So tonight The Lovely Rhonda and I attended a stage production beloved the world over which, for reasons of wishing to avoid unnecessary stern correspondence from copyright infringement attorneys, I’ll refer to here as “Liverpants.”

Once, long ago when we were young and I was far more foolish than I am now, I confessed (possibly in a drunken whisper, although I can neither explain, confirm, or deny this) that should a polished stage production featuring sprightly Caucasians jigging around in short costumes to vaguely Celtic music ever come to town, I could possibly be interested in attending.  Thus technically only one of us was really attending voluntarily, although TLR pointed out that she does these things for me because she loves me and wants to be happy.

Should the opportunity present itself again, however, she will be staying home on account of that one time in the first half of the show where she rested her head on my shoulder briefly and whispered, “I am dying inside.”

Featuring as it did a great deal of ominous narration about the sun and the moon and the various things the sun and the moon meant to the hapless primitive villagers of the unnamed lands alluded to therein, I was prepared for a lot of woo-woo New Age crap, and to be sure there was a bit of it, but pretty soon we were all settling in for what we all came for: white people tap dancing in the most repressed way possible, i.e. without moving anything above and including the pelvis.  This was punctuated by musical numbers occasionally featuring, unfortunately, a soprano saxophone which thanks to a certain curly haired guy popular in the mid-1980’s is pretty much the kiss of easy listening death to the American audience.  Nonetheless we all soldiered on.

It went as one might expect, with nicely syncopated lines of fit young dancers tippity-tapping their way across the stage so effortlessly that I wanted to take off one of my orthopedic shoes and lob it at them in old-lady irritation.  At one point they brought out a couple of black guys and had a somewhat comedic dance-off between them and a trio of Irish guys.

I could picture the auditions: “Can ye merely throw your ankle above your head without bending anything, and does this velvet bodice fit ye?”

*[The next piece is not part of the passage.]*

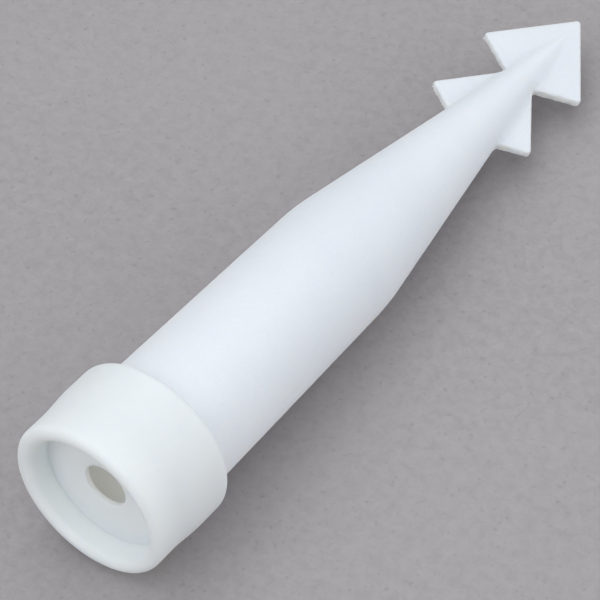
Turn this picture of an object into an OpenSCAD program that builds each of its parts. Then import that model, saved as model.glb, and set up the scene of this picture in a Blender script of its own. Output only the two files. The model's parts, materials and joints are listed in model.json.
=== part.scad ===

I did get scolded briefly by a Nice but Firm Usher Lady who informed me that Photography Is Strictly Forbidden despite the fact that I have taken probably a hundred photos in this very auditorium.  The offending photo, displayed here for your viewing pleasure, was of a friend who happened to be seated directly below us in the box seats.  Chantelle at the show

It was a good show despite the soprano sax and the mean lady who scolded me, and TLR dying inside, and the only other things I have to say are that I saw a guy in the lobby wearing flip-flops even though it’s in the 30’s tonight, plus also we park near the stage entrance so we often mill through the performers as they leave the building so we saw a lot of the dancers and dear God are they thin.  I supposed if you’re going to regularly throw your leg over your own shoulder you’d better be.  We wanted to make conversation: “Is it true you can lick the back of your own knee?  Asking for a friend.”